To provide the conditions necessary for the development of students' intercultural communicative competences.
Project-based telecollaboration gives students the opportunity to make direct contact with the foreign language and culture they are studying. I use also this activity to research how language students' contact with native speakers via computer-mediated communication strengthens and develops students' intercultural competences.
The lecturer must find a partner at another university and build up good communication and trust with the lecturer. The activity requires a lot of logistics and preparation. The lecturer must prepare assignments for the students, decide which language for which task and decide which communication and collaboration tools students will use.

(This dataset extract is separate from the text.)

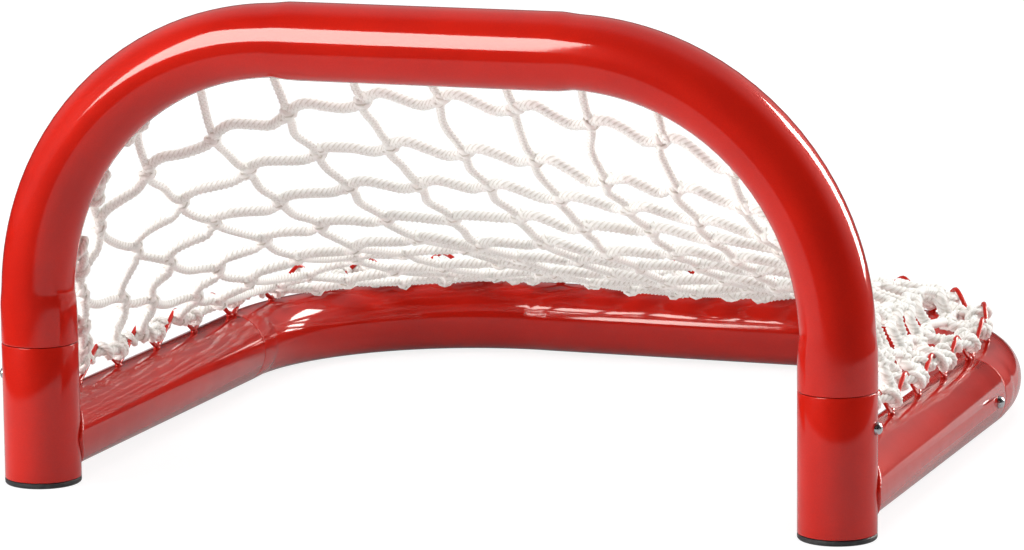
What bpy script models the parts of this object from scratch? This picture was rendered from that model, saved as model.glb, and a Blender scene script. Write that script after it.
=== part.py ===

The activity switches between the students having a session in the class with their lecturers, after which they have a session online with their foreign language partner. While the students are online, they alternately discuss in Danish and French while they perform tasks together. Next the circle begins again with activities in the class, where they discuss their experiences, ask questions and talk about the theoretical backgrounds.
The students must supplement associations for France/Denmark and the French/Danes respectively (carried out independently and anonymously). The lecturer then brings together all of the associations and publishes them on the blog, after which the students can comment on the associations. The lecturer uses the students' data in classroom teaching, and discusses similarities and differences in the responses from both sides. The students present their hypotheses, discuss them in class, and then continue the discussion online with their partner.
The students have developed their intercultural competences and communicated effectively. This is clearly reflected in the completion of their assignments.